The leader of the Revolutionary Guards’ Quds force was a bearded icon of the Islamic Republic, arguably its second most powerful figure after the supreme leader, Ayatollah Ali Khamenei. Killing him was a blunt act of war against a substantial regional power. Its half-million-strong armed services are the most potent military force the US has faced since confronting the Chinese People’s Volunteer Army more than 60 years ago in Korea.

Qassem Suleimani had become well known among Iranians in past years and was sometimes discussed as a future president.

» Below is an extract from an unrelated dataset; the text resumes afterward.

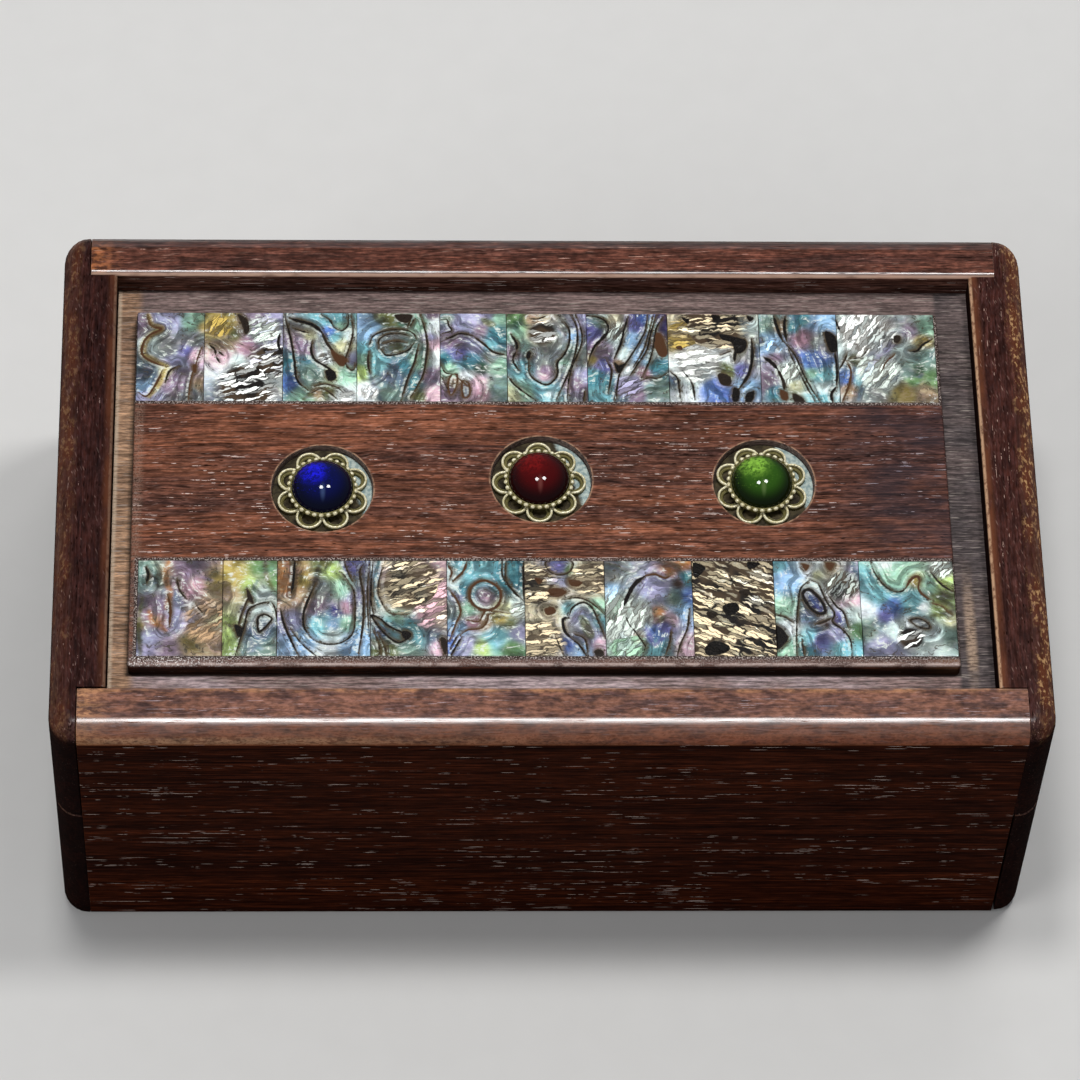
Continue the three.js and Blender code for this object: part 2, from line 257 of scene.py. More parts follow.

Yet the leader of the Revolutionary Guards’ Quds force was still a relatively obscure figure outside a region that he may have done more than anyone to reshape.

“He was more important than the president, spoke to all factions in Iran, had a direct line to the supreme leader and was in charge of Iran’s regional policy,” said Dina Esfandiary, a fellow at the Century Foundation think tank. “It doesn’t get more important and influential than that.”

The shadowy Quds force are tasked with spreading Iran’s influence abroad and, in the past two decades, Suleimani, 62, had extraordinary success doing so. In the chaos and death that followed the 2003 US-led invasion of Iraq and the 2011 Syrian revolution, Suleimani saw opportunity, pouring in men and money to build a crescent of pro-Iran forces stretching across the region from Lebanon in the west to Yemen in the south.